Unrivaled Excellence in Streaming Processing and Fault Tolerance
Use Cases and Deployment Scope
Apache Flink is employed within our company exclusively in our real-time data pipeline. Apache Flink stands out as one of the few frameworks capable of providing the scalable and distributed processing we require while ensuring the integrity and fault tolerance of our pipeline through its built-in systems.

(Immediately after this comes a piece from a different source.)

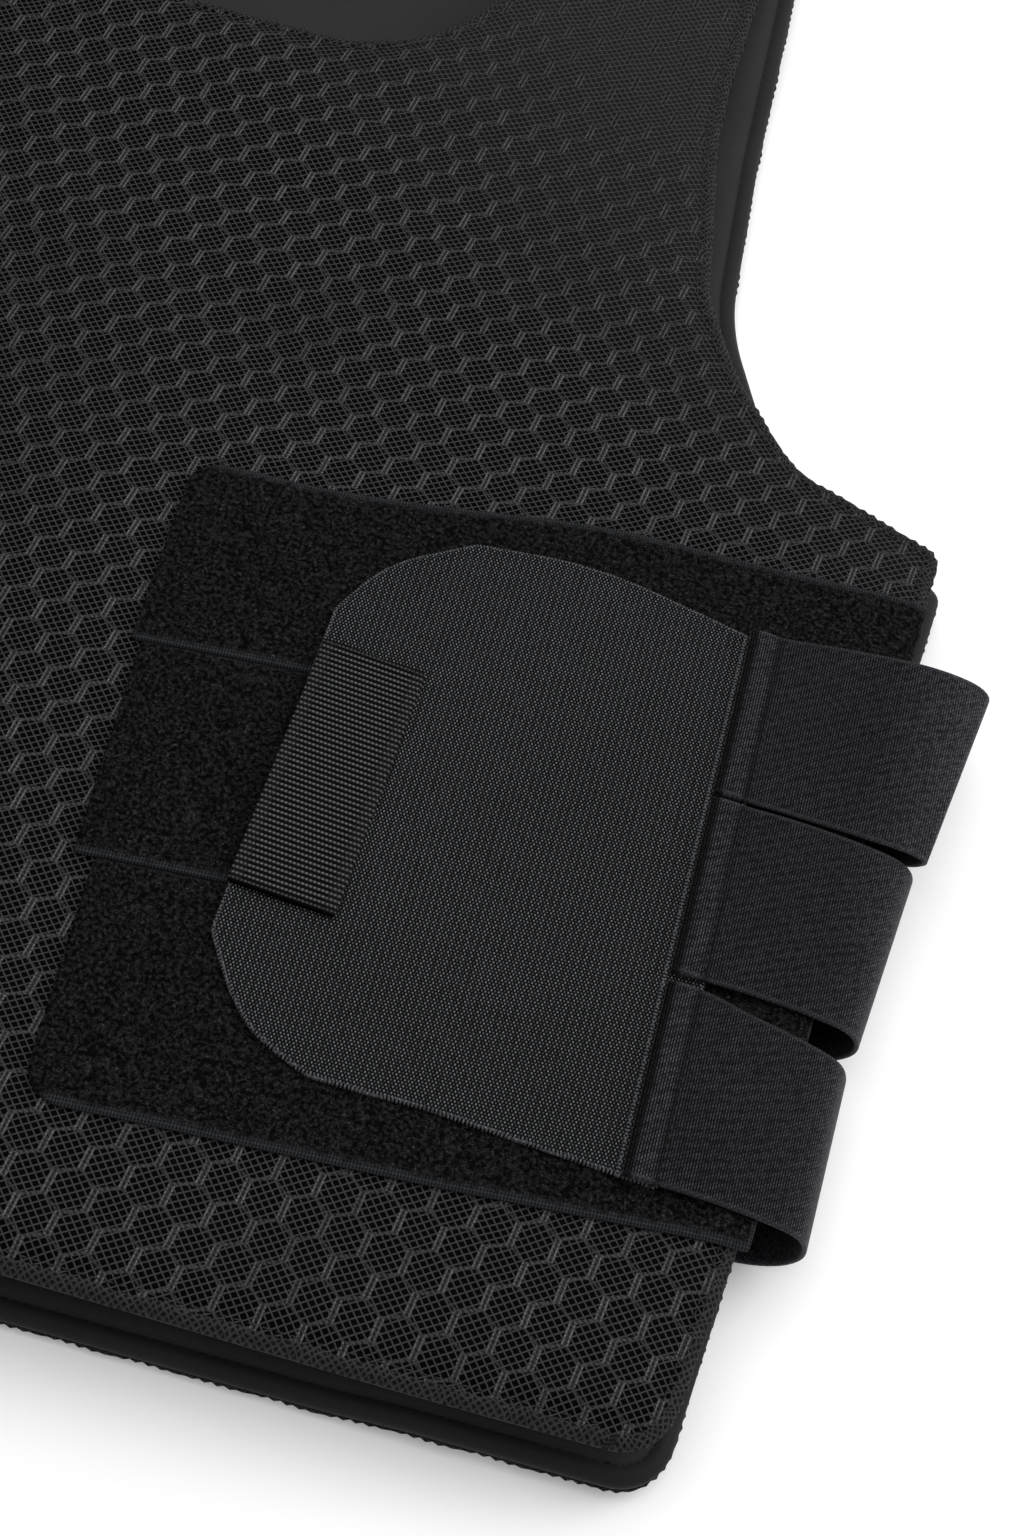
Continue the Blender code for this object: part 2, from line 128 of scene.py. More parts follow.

Without Apache Flink, we might struggle to get valuable insights and benefits to our business.
Pros
- Low latency Stream Processing, enabling real-time analytics
- Scalability, due its great parallel capabilities
- Stateful Processing, providing several built-in fault tolerance systems
- Flexibility, supporting both batch and stream processing
Cons
- Python/SQL API, since both are relatively new, still misses a few features in comparison with the Java/Scala option
- Steep Learning Curve, it's documentation could be improved to something more user-friendly, and it could also discuss more theoretical concepts than just coding
- Community smaller than other frameworks
Likelihood to Recommend
In well-suited scenarios, I would recommend using Apache Flink when you need to perform real-time analytics on streaming data, such as monitoring user activities, analyzing IoT device data, or processing financial transactions in real-time. It is also a good choice in scenarios where fault tolerance and consistency are crucial. I would not recommend it for simple batch processing pipelines or for teams that aren't experienced, as it might be overkill, and the steep learning curve may not justify the investment.